International students in fact fell from 2,566 in 2015 to 2,051 in 2018, annual reports show. A new auditor-general’s report also showed CDU saw a decrease in $2.2 million in fees and charges in 2018, “due to a decline in the number of courses in which international students enrolled”. President of the NT branch of the National Tertiary Education Union, Darius Pfitzner, was reported as stating that this drop in international student numbers was “concerning”.
In July 2019 it was reported that staff were left devastated by news of sweeping job cuts at CDU, with about 100 positions likely to be axed by the end of the year. The university had recorded a $21 million deficit and outlined significant job cuts. Course offerings were to be ‘restructured’ for both higher education and vocational education and training (VET).
Professor Maddocks said the educational facility was facing an unprecedented financial challenge.
“We, for the first time, got to the position where our operating cash position moved into a deficit, and that’s not a long-term sustainable position,” he said. “The university has had a problem over the last couple of years, where expenditure has continued to increase and this has not been matched with increases in revenue.”
It appears to a number of people, that there is a deliberate strategy in play, to unload and turn into desperately needed cash, the substantial campus and community assets at Casuarina in order to relocate the university in high-rise building blocks in the city.
Much of the advantages of the attractive tropical campus at Casuarina with its community based assets
would be lost forever.
It should be noted that the university has been involved in similar decisions that sold-off land for building blocks, previously owned by the university at Palmerston. This was seen by some residents as a betrayal of the vision for a sustainable campus for the Palmerston community – as population grows further into the future.

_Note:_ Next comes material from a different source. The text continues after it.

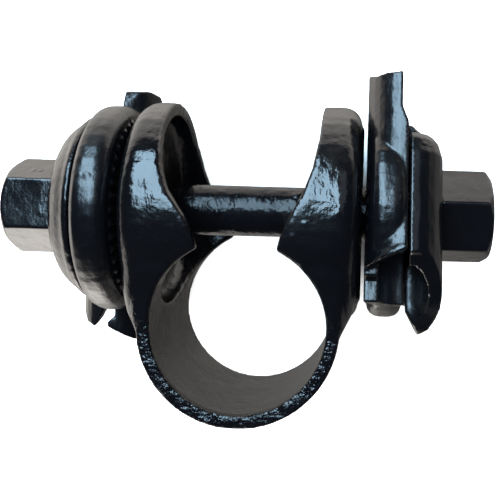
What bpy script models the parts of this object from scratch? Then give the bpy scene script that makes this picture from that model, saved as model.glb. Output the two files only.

In general, such a strategy to cover the operating losses of an organisation by selling down assets, is not regarded as viable or compatible with a longer term vision to promote a vibrant, healthy organisation.
The reasons for debt
There have been two main reasons advanced for the current financial malaise that CDU finds itself in. The first is due to the cap placed on funding for domestic undergraduate places by the federal government. The second is due to the rising costs of delivering VET courses.
Both of these reasons seem to be insufficient to explain the serious situation.
With respect to the first reason, it needs to be established and explained whether in fact, CDU has a record of actually filling its quota of domestic undergraduate students.
Second, in the context of skills development in the Territory community, it seems far from wise to attempt to restructure courses in the VET sector without a proper examination of the demand for such courses and the impact on Territory businesses and students. It appears for example, that there is a substantial and increasing demand for many of these courses through private providers, who appear to be performing at more successful levels than the university.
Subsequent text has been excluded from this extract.